Kripto itu mata uang, uang atau investasi?. Cryptocurrency, begitu namanya, jika disebut sebagai mata uang, maka pertanyannya adalah siapa yang mengotorisasinya, yang menjaganya, yang menjaminnya?, apakah para pemain didalamnya?, kemudian jika disebut sebagai uang, apakah bisa bertahan dalam jangka waktu yang lama? apakah bisa digunakan oleh semua orang?, lalu jika inginnya disebut sebagai tujuan investasi, akadnya apa? apakah jual beli, yang dijual aset digital begitu? atau sebenarnya judi? atau memang tidak jelas?, atau maunya disebut semuanya, ya mata uang, ya uang, ya investasi, ya judi, ya aset.
Dengan berbagai pertanyaan seperti itu, para pelaku kripto kemudian merasa perlu, untuk banyak memberikan literasi kepada masyarakat, mungkin didalamnya juga kepada para Ulama, bukan malah sebaliknya, apalagi dalam situasi ekonomi global, kripto sudah semakin banyak digunakan, dengan jumlah pengguna dan nilai yang begitu besar, membuat alasan untuk menjaga eksistensi kripto semakin kuat.
Terlepas dari pembahasan regulasi negara atau fatwa yang sudah jelas mengharamkan kripto sebagai mata uang, ataupun kejahatan yang terjadi pada bisnis kripto, ada hal lain yang sangat ironis dibalik hingar-bingar si kripto, yaitu untuk "menambang" satu bitcoin selama 24 jam misalnya, memerlukan daya listrik sebesar 1.820 kWh, yang setara dengan rata-rata pemakaian listrik rumah tangga selama 62 hari di Amerika Serikat! dan itu baru bitcoin saja! belum ethereum dan lain-lainnya. (https://tekno.kompas.com/read/2021/07/05/17503397/berapa-listrik-yang-dihabiskan-untuk-menambang-1-keping-bitcoin/).
Lucunya kripto seperti bitcoin, digambarkan dengan koin emas, bahasa yang digunakannya pun seperti layaknya menambang emas, keinginan sistemnya terlihat seperti emas, yang tidak memerlukan negara untuk pengakuannya sebagai uang dan jumlahnya terbatas serta inginnya solusi terhadap inflasi.

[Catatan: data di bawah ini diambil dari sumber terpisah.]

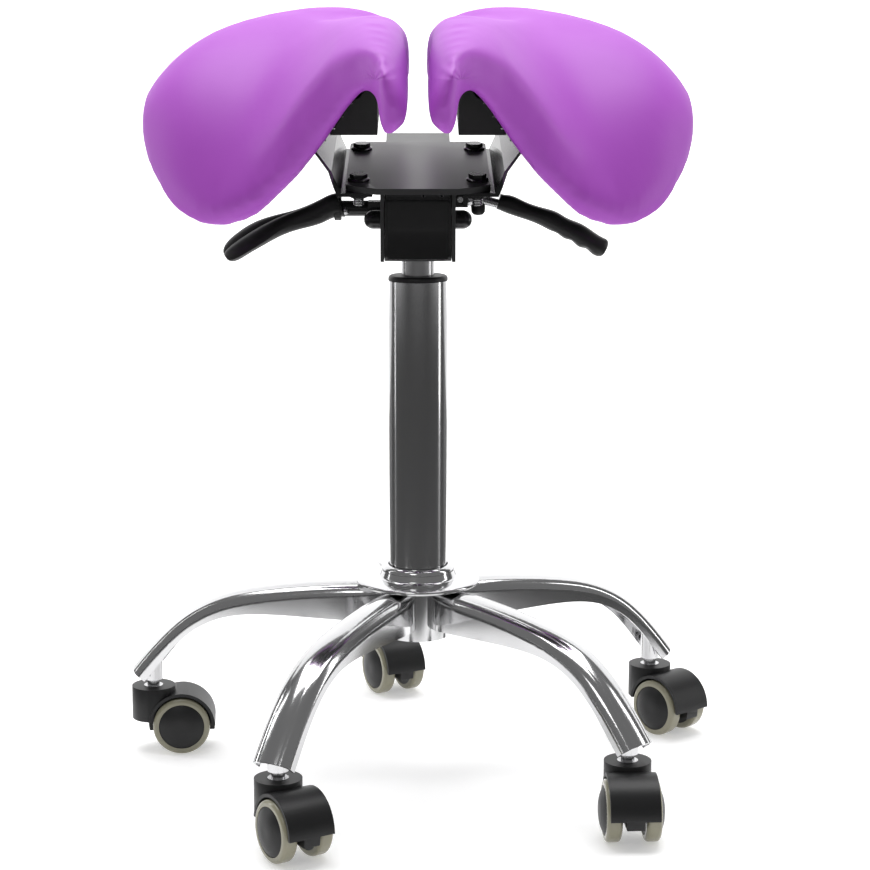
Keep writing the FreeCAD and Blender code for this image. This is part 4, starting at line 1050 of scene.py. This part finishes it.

Uang, Mata Uang, dan Investasi
Sebenarnya sudah menjadi kesepakatan umum yang lahir secara alami, yang lahir secara sadar, bahwa emas adalah standar nilai dari suatu barang, jasa atau harta. Ketika dahulu sekali proses transaksi dilakukan secara barter, namun berjalan tidak efisien, emas kemudian menjadi puncak kesepakatan manusia, untuk menjadi standar nilai suatu transaksi, dipecah seperti apapun, bahkan berbentuk pasir sekalipun, emas tetap diterima, hanya dengan bermodalkan timbangan, emas bisa dijadikan alat tukar, inilah uang, semua mengerti emas karena secara intrinsik memang ada nilainya, tidak terpengaruh dengan apapun, sinyal internet misalnya, apalagi terpengaruh dengan ketersediaan sumber daya listrik, tidak perlu!, dari dahulu sekali hingga saat ini nilainya tetap, tidak ada inflasi yang aneh seperti yang ada pada uang kertas!, jika korupsi jelas tersangkanya, jika inflasi yang membuat nilai uang kita berkurang, siapa koruptornya?
Namun ketika uang emas dibatasi oleh negara dengan percetakan uang, kemudian emas hanya menjadi cadangan dibalik pintu besi, maka kemudian muncul mata uang, uang yang hanya berlaku secara nasional saja, dan disepakati salah satu mata uang sebagai standarnya, sehingga kemudian emas yang beredar di masyarakat menjadi sebuah komoditas, yang diperjual-belikan layaknya barang, bukan lagi menjadi standar nilai alat tukar.
Sedangkan kripto ?, rasa kebanggan angka-angka yang dianggap sebagai rasionalitas segala sesuatu, kemudian melahirkan sebuah mata uang, uang, investasi atau apapun maknanya, yang tidak jelas siapa penemunya, yang tidak jelas wujudnya, tidak ada yang salah dengan teknologi, tapi untuk apa teknologi itu digunakan, baru muncul persoalannya, namun kalau ada yang mau menerima kripto ya silahkan saja, kalau ada yang mau menukar sesuatu dengan kripto ya silahkan saja, masing-masing akan dimintai pertanggung-jawaban, bahkan jika kemudian hari kripto diberlakukan umum sekalipun, ya silahkan saja, yang jelas emas akan tetap menjadi standar nilai alat tukar yang paling manusiawi, paling adil, selamanya.